═══ RECORDS FOR THE TASK ═══
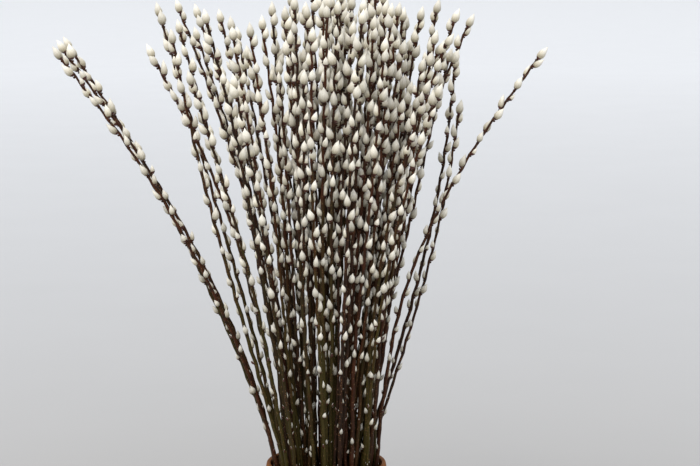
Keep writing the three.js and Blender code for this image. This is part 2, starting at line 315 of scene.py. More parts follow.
def willow_bark(settings):
    """Willow bark: smooth, thin and a little waxy, so it shines softly.

    Fine fibres run along it, it reddens towards the tip and turns olive in shade lower down, and
    pale pores dot it. The pores are drawn about twice their real 0.5 mm, so that they show.
    """
    material, tree = new_material("willow_bark")
    grain = mesh_attribute(tree, "grain", "Vector")
    tone = mesh_attribute(tree, "tone")
    height = height_of(tree, object_place(tree))
    # Patches of colour some 30 mm long, and fibres 0.6 mm wide and 20 mm long.
    patches = noise(tree, stretched(tree, grain, (220, 220, 34)), 1, Detail=3)
    fibres = noise(tree, stretched(tree, grain, (1600, 1600, 50)), 1, Detail=2)
    pore_place = stretched(tree, grain, (420, 420, 260))
    pores = add(tree, "ShaderNodeTexVoronoi", {"Vector": pore_place, "Scale": 1}).outputs["Distance"]
    low = ranged(tree, height, RIM * 3, RIM, 0, 1)
    olive = ranged(tree, maths(tree, "MULTIPLY_ADD", low, tone, patches), 0.75, 1.25, 0, 1)
    ruddy = made(tree, "ShaderNodeTexWhiteNoise", {"W": tone}, noise_dimensions="1D")
    browned = maths(tree, "ADD", ruddy, ranged(tree, patches, 0.3, 0.7, -0.3, 0.3), use_clamp=True)
    young = blended(tree, browned, settings.red_bark, settings.brown_bark)
    bark = blended(tree, olive, young, settings.olive_bark)
    streaked = shaded(tree, bark, ranged(tree, fibres, 0.25, 0.75, 0.55, 1.5))
    dotted = blended(tree, ranged(tree, pores, 0.26, 0.16, 0, 1), streaked, settings.lenticel)
    return with_shader(material, {
        "Base Color": dotted, "Roughness": ranged(tree, fibres, 0.2, 0.8, 0.45, 0.65),
        "Normal": relief_of(tree, fibres, 0.35, 0.3), "IOR": 1.4, "Specular IOR Level": 0.22})


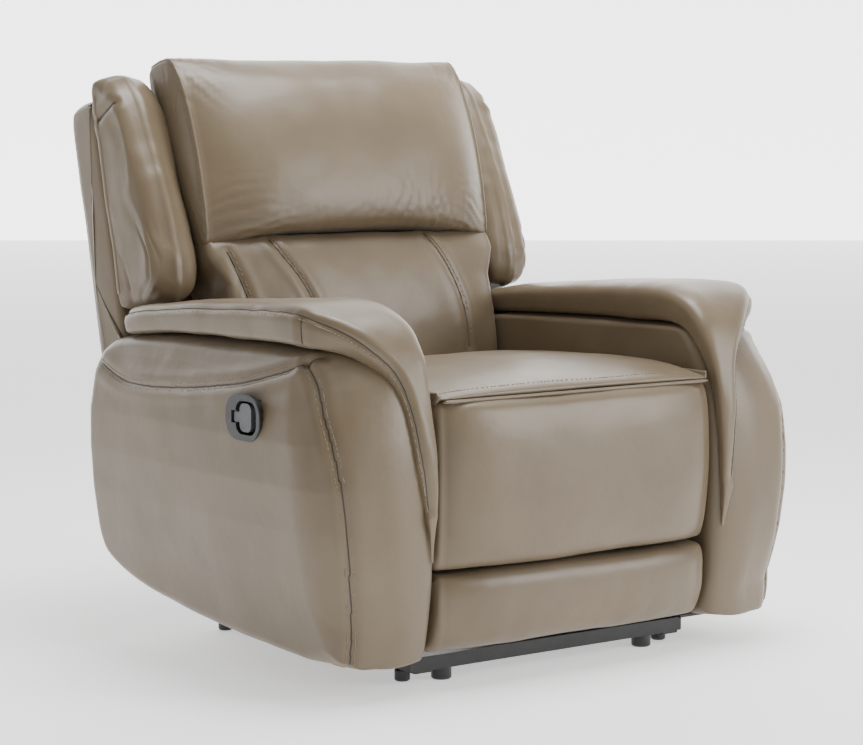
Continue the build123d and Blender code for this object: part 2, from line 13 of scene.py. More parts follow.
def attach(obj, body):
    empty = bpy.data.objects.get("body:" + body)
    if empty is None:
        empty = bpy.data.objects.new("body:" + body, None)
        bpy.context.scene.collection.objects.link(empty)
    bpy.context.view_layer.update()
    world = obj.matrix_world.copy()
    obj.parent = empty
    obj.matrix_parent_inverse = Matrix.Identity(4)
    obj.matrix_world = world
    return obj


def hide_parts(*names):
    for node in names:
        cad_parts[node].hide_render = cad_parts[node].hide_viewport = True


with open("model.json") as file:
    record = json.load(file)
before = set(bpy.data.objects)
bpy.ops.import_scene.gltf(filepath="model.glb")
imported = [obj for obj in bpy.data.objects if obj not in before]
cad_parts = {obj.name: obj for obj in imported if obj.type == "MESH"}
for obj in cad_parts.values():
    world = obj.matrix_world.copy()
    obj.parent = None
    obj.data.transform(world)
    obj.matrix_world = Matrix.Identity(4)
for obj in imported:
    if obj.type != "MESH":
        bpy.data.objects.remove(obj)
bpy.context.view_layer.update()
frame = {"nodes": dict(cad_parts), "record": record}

scene = bpy.context.scene
LEAN = math.radians(13.3)
BACK_ORIGIN = (0.235, 0.500)


# ---------------------------------------------------------------- materials
def srgb(*c):
    """Linear colour of an 8-bit one."""
    return tuple(((v / 255 + 0.055) / 1.055) ** 2.4 if v > 10 else v / 3294.6 for v in c) + (1.0,)


def new_material(name, color, rough, metal=0.0):
    m = bpy.data.materials.new(name)
    m.use_nodes = True
    p = m.node_tree.nodes["Principled BSDF"]
    p.inputs["Base Color"].default_value = color
    p.inputs["Roughness"].default_value = rough
    p.inputs["Metallic"].default_value = metal
    return m, m.node_tree, p


def node(tree, kind, **values):
    n = tree.nodes.new(kind)
    for k, v in values.items():
        if hasattr(n, k):
            setattr(n, k, v)
        else:
            n.inputs[k].default_value = v
    return n


def colour_noise(tree, p, coords, low, high, scale, detail=3.0):
    """Mottles the base colour between two tones."""
    n = node(tree, "ShaderNodeTexNoise", Scale=scale, Detail=detail)
    tree.links.new(coords, n.inputs["Vector"])
    ramp = node(tree, "ShaderNodeValToRGB")
    ramp.color_ramp.elements[0].position = 0.30
    ramp.color_ramp.elements[0].color = low
    ramp.color_ramp.elements[1].position = 0.72
    ramp.color_ramp.elements[1].color = high
    tree.links.new(n.outputs["Fac"], ramp.inputs["Fac"])
    tree.links.new(ramp.outputs["Color"], p.inputs["Base Color"])


def bump(tree, p, coords, layers):
    """Stacks bump layers: (texture kind, scale, distance, strength)."""
    last = None
    for kind, scale, distance, strength in layers:
        t = node(tree, kind, Scale=scale)
        tree.links.new(coords, t.inputs["Vector"])
        b = node(tree, "ShaderNodeBump", Distance=distance, Strength=strength)
        tree.links.new(t.outputs["Distance" if kind == "ShaderNodeTexVoronoi" else "Fac"],
            b.inputs["Height"])
        if last:
            tree.links.new(last.outputs["Normal"], b.inputs["Normal"])
        last = b
    tree.links.new(last.outputs["Normal"], p.inputs["Normal"])


def leather(name, low, high, rough=0.40):
    m, tree, p = new_material(name, high, rough)
    coords = node(tree, "ShaderNodeTexCoord").outputs["Object"]
    colour_noise(tree, p, coords, low, high, 7.0, 5.0)
    p.inputs["Specular IOR Level"].default_value = 0.45
    p.inputs["Coat Weight"].default_value = 0.10
    p.inputs["Coat Roughness"].default_value = 0.32
    p.inputs["Sheen Weight"].default_value = 0.05
    grain = [("ShaderNodeTexVoronoi", 520.0, 0.0005, 0.16), ("ShaderNodeTexNoise", 1500.0, 0.0003, 0.12)]
    bump(tree, p, coords, grain + [("ShaderNodeTexNoise", 34.0, 0.0035, 0.22)])
    return m


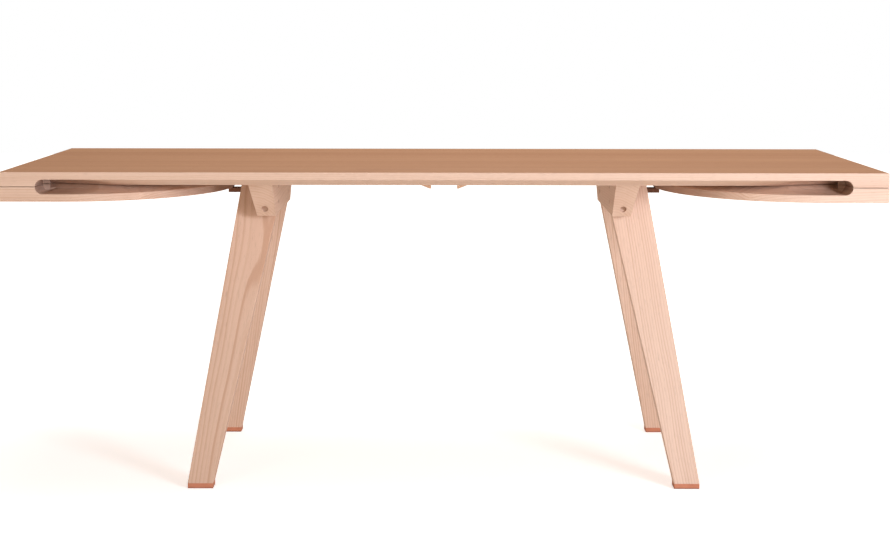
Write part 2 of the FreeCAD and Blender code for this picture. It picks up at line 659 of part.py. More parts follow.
def make_hinges():
    pins = []
    for name, side in SIDES.items():
        for position, hinge_y in HINGE_POSITIONS.items():
            make_hinge_plate(f"{name}_{position}_hinge_top_plate", side, hinge_y, 1)
            make_hinge_plate(f"{name}_{position}_hinge_leaf_plate", side, hinge_y, -1)
            start = (f"{side}*hinge_x", f"{hinge_y} - plate_long/2", "hinge_z")
            pins.append(primitive("Cylinder", "hinge_pin", start, "+Y",
                                  Radius="pin_radius", Height="plate_long"))
        hinge_screws(f"{name}_leaf_hinge_screws", [side], -1)
    group("hinge_pins", pins)
    hinge_screws("top_hinge_screws", list(SIDES.values()), 1)


# --- support bars -------------------------------------------------------------------------------------------

def make_bar(name, side, rank):
    """A dovetail bar flush in the top's groove, and the wedge under its inner end that fingers pull."""
    low = "underside + bar_gap"
    high = "underside + bar_gap + bar_thick"
    body = new_body(name + "_support_bar")
    outline = [(f"{rank}*bar_y - bar_low_half", low), (f"{rank}*bar_y + bar_low_half", low),
               (f"{rank}*bar_y + bar_top_half", high), (f"{rank}*bar_y - bar_top_half", high)]
    pad(body, "YZ", f"{side}*bar_inner", f"{side}*bar_outer", polygon, (outline,))
    keep(body, name + "_support_bar")
    grip = new_body(name + "_grip")
    wedge = [(f"{side}*bar_inner", low), (f"{side}*bar_inner", f"{low} - grip_high"),
             (f"{side}*(bar_inner + grip_edge)", f"{low} - grip_high"),
             (f"{side}*(bar_inner + grip_long)", low)]
    inset = "(bar_low_half - grip_inset)"
    pad(grip, "XZ", f"{rank}*bar_y - {inset}", f"{rank}*bar_y + {inset}", polygon, (wedge,))
    keep(grip, name + "_grip")


# --- catches ------------------------------------------------------------------------------------------------

def make_catch(name, side):
    """A magnet in a block under the top holds a steel disc in the tongue screwed under the leaf's tip."""
    middle = f"{side}*(catch_block_inner + catch_block_outer)/2"
    block = new_body(name + "_catch_block")
    pad(block, "XY", "catch_block_low", "underside", rectangle,
        (f"{side}*catch_block_inner", "-catch_half", f"{side}*catch_block_outer", "catch_half"))
    pocket(block, "XY", "catch_block_low", "catch_block_low + magnet_thick", circle,
           (middle, "0", "magnet_radius"))
    spots = block_screw_places(side)
    seat = "underside - block_screw_deep"
    pocket(block, "XY", "catch_block_low", seat, circle,
           *[(x, y, "screw_head + head_room") for x, y in spots])
    pocket(block, "XY", seat, "underside", circle, *[(x, y, "screw_radius") for x, y in spots])
    keep(block, name + "_catch_block")
    tongue = new_body(name + "_catch_tongue")
    pad(tongue, "XY", "tongue_low", "tongue_top", rectangle,
        (f"{side}*tongue_inner", "-catch_half", f"{side}*tongue_outer", "catch_half"))
    pad(tongue, "XY", "tongue_top", "underside - board_gap - board_thick", rectangle,
        (f"{side}*(hinge_x - leaf_length + riser_inset)", "-catch_half",
         f"{side}*tongue_outer", "catch_half"))
    pocket(tongue, "XY", "tongue_top", "tongue_top - disc_thick", circle, (middle, "0", "magnet_radius"))
    places = tongue_screw_places(side)
    pocket(tongue, "XY", "tongue_low", "tongue_screw_seat", circle,
           *[(x, y, "screw_head + head_room") for x, y in places])
    pocket(tongue, "XY", "tongue_screw_seat", "underside - board_gap - board_thick", circle,
           *[(x, y, "screw_radius") for x, y in places])
    keep(tongue, name + "_catch_tongue")
    disc = primitive("Cylinder", name + "_keeper_disc", (middle, "0", "tongue_top - disc_thick"), "+Z",
                     Radius="magnet_radius - running_fit", Height="disc_thick")
    keep(disc, name + "_keeper_disc")
    group(name + "_tongue_screws",
          [stepped_bolt(name + "_tongue_screw", (x, y, "tongue_screw_seat"), "+Z", "screw_head", "cap_high",
                        "screw_radius", "tongue_screw_long") for x, y in places])
    magnet = primitive("Cylinder", name + "_magnet", (middle, "0", "catch_block_low"), "+Z",
                       Radius="magnet_radius - running_fit", Height="magnet_thick")
    screws = [stepped_bolt(name + "_block_screw", (x, y, seat), "+Z", "screw_head", "cap_high",
                           "screw_radius", "block_screw_long") for x, y in spots]
    return magnet, screws


# --- fasteners of the trestles ------------------------------------------------------------------------------

def make_trestle_fasteners():
    plugs = []
    inserts = []
    nuts = []
    for name, side in SIDES.items():
        top_bolts = []
        for x, y in top_bolt_places(side):
            top_bolts.append(stepped_bolt(name + "_top_bolt", (x, y, "top_bolt_head"), "+Z", "head_radius",
                                          "head_high", "bolt_radius",
                                          "underside + insert_long - insert_sink - top_bolt_head"))
            ring = primitive("Cylinder", "insert_ring", (x, y, "underside + insert_sink"), "+Z",
                             Radius="insert_radius - running_fit", Height="insert_long")
            bore = primitive("Cylinder", "insert_bore", (x, y, "underside"), "+Z",
                             Radius="bolt_radius + running_fit", Height="insert_long + overrun")
            insert = doc.addObject("Part::Cut", "insert")
            insert.Base = ring
            insert.Tool = bore
            inserts.append(insert)
        group(name + "_beam_bolts", top_bolts)
        leg_bolts = []
        axis = "+X" if side > 0 else "-X"
        for rank in RANKS.values():
            for height in ("side_bolt_low", "side_bolt_high"):
                middle = leg_middle(rank, height)
                leg_bolts.append(stepped_bolt(name + "_leg_bolt",
                                              (f"{side}*(beam_inner + side_head_deep)", middle, height), axis,
                                              "side_head_radius", "side_head_high", "side_bolt_radius",
                                              "nut_x + past_nut - beam_inner - side_head_deep"))
                dowel = primitive("Cylinder", "dowel", (f"{side}*nut_x", f"{middle} - nut_long/2", height),
                                  "+Y", Radius="nut_radius - running_fit", Height="nut_long")
                bore = primitive("Cylinder", "dowel_bore", (f"{side}*(nut_x - nut_radius*2)", middle, height),
                                 axis, Radius="side_bolt_radius + running_fit", Height="nut_radius*4")
                nut = doc.addObject("Part::Cut", "cross_dowel")
                nut.Base = dowel
                nut.Tool = bore
                nuts.append(nut)
            plugs.append(primitive("Cylinder", "plug",
                                   (f"{side}*plug_x", f"{rank}*plug_face", "plug_z"),
                                   "-Y" if rank > 0 else "+Y",
                                   Radius="plug_radius - running_fit", Height="plug_long"))
        group(name + "_leg_bolts", leg_bolts)
    group("beam_plugs", plugs)
    group("top_inserts", inserts)
    group("leg_cross_dowels", nuts)


def make_foot_screws():
    screws = []
    for side in SIDES.values():
        for rank in RANKS.values():
            screws += [wood_screw("foot_screw", (x, y, "foot_screw_seat"), "+Z", "foot_screw_long")
                       for x, y in foot_screw_places(side, rank)]
    group("foot_screws", screws)


# --- the table ----------------------------------------------------------------------------------------------

make_top()
magnets = []
block_screws = []
for name, side in SIDES.items():
    make_leaf(name + "_leaf", side)
    make_beam(name + "_beam", side)
    for rank_name, rank in RANKS.items():
        make_leg(f"{rank_name}_{name}_leg", side, rank)
        make_foot(f"{rank_name}_{name}_foot", side, rank)
        make_bar(f"{rank_name}_{name}", side, rank)
    magnet, screws = make_catch(name, side)
    magnets.append(magnet)
    block_screws += screws
group("catch_magnets", magnets)
group("catch_block_screws", block_screws)
make_hinges()
make_trestle_fasteners()
make_foot_screws()
doc.recompute()


# --- checks and files ---------------------------------------------------------------------------------------

def check(thing):
    faults = [state for state in thing.State if state in ("Invalid", "Error")]
    if faults:
        raise RuntimeError(f"{thing.Label} is {faults}")


for thing in doc.Objects:
    check(thing)
    if thing.TypeId == "PartDesign::Pocket" and thing.BaseFeature is not None:
        removed = thing.BaseFeature.Shape.Volume - thing.Shape.Volume
        if removed < 1:
            raise RuntimeError(f"{thing.Label} cut nothing")

os.makedirs("parts", exist_ok=True)
for node in nodes:
    if node.Shape.isNull() or not node.Shape.isValid() or not node.Shape.Solids:
        raise RuntimeError(f"{node.Label} has no valid shape")
    node.Shape.exportStep(f"parts/{node.Label}.step")
print(f"{len(nodes)} pieces written")
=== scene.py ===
# %% [markdown]
# # A drop leaf table, finished in Blender
#
# The table is a long board on two trestles. A D-shaped leaf is hinged under each end of the board. It lies
# folded away under the board until it is swung out, and then two sliding bars carry it.
#
# The shapes that have to fit and move come from the frame: a solid model with one mesh for each wooden piece.
# This lesson gives those pieces their timber, makes the screws and bolts in full detail, and lights the table
# in a plain pale studio.

# %% Load the frame
import math

import bpy
from mathutils import Matrix, Vector


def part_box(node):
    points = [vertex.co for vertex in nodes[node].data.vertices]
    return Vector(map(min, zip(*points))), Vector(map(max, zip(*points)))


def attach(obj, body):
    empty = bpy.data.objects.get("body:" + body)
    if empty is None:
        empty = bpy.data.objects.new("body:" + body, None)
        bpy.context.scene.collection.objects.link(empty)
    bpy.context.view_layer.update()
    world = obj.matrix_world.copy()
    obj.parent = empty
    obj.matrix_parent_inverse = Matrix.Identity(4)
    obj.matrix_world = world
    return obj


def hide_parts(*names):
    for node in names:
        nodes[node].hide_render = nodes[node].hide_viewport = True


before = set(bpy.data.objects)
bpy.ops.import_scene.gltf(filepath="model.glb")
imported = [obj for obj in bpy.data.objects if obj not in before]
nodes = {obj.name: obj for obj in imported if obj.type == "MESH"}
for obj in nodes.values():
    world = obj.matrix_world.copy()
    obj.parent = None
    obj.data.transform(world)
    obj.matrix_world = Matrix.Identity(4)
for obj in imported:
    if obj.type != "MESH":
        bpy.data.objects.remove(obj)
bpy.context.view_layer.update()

# %% [markdown]
# ## Measuring the frame
#
# No piece is placed by eye. Its size and place come from its mesh in the frame, so the finish follows the
# piece if the design changes. Screws share one mesh, so a helper takes it apart into its separate solids:
# it joins corners that coincide, then puts the corners of every face in one set. Sets that share a corner
# become one, and each set that is left is a solid.

# %% Helpers that measure pieces
MICROMETRES = 6


def middle(lowest, highest):
    """The point halfway between two corners."""
    return (Vector(lowest) + Vector(highest)) / 2


def separate_solids(node):
    """The corner points of each separate solid in a node of the frame, solid by solid."""
    mesh = nodes[node].data
    corner_of = {}
    places = []
    same = []
    for vertex in mesh.vertices:
        key = tuple(round(number, MICROMETRES) for number in vertex.co)
        if key not in corner_of:
            corner_of[key] = len(places)
            places.append(vertex.co.copy())
        same.append(corner_of[key])
    owner = list(range(len(places)))

    def root(corner):
        while owner[corner] != corner:
            owner[corner] = owner[owner[corner]]
            corner = owner[corner]
        return corner

    for face in mesh.polygons:
        corners = [root(same[index]) for index in face.vertices]
        for corner in corners[1:]:
            owner[root(corner)] = root(corners[0])
    solids = {}
    for corner, place in enumerate(places):
        solids.setdefault(root(corner), []).append(place)
    return [solids[key] for key in sorted(solids)]


def box_of(points):
    """The lowest and highest corners of some points."""
    lowest = Vector([min(point[axis] for point in points) for axis in range(3)])
    highest = Vector([max(point[axis] for point in points) for axis in range(3)])
    return lowest, highest


top_low, top_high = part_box("table_top")
table_height = top_high.z
table_length = top_high.x - top_low.x
print(f"the top is {table_length:.3f} m long and stands {table_height:.3f} m high")

# %% [markdown]
# ## The camera
#
# A table is drawn best from a little above its top, some five metres away, with a long lens: the legs then
# keep their lean and the top shows as a thin slanted plane. The camera looks down only a little. The picture
# is shifted instead, as with a view camera, so that upright lines stay nearly upright.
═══
» OBJECTIVE: Give back the listing exactly, please, from its first line to the line containing "it shines softly.", inclusive, and nothing past that line.

» EXERCISE ANSWER:
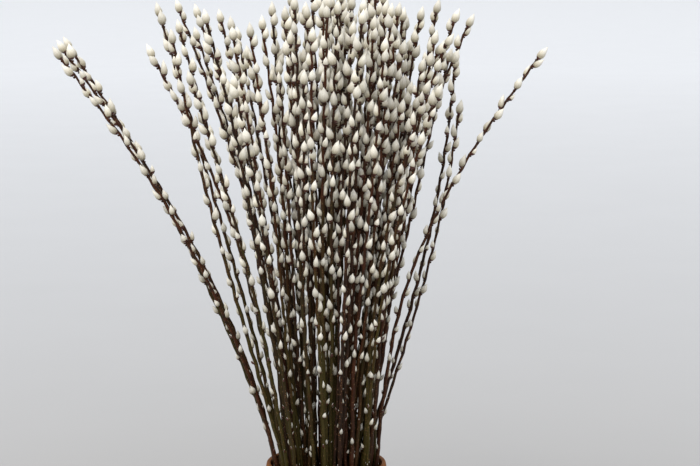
Keep writing the three.js and Blender code for this image. This is part 2, starting at line 315 of scene.py. More parts follow.
def willow_bark(settings):
    """Willow bark: smooth, thin and a little waxy, so it shines softly.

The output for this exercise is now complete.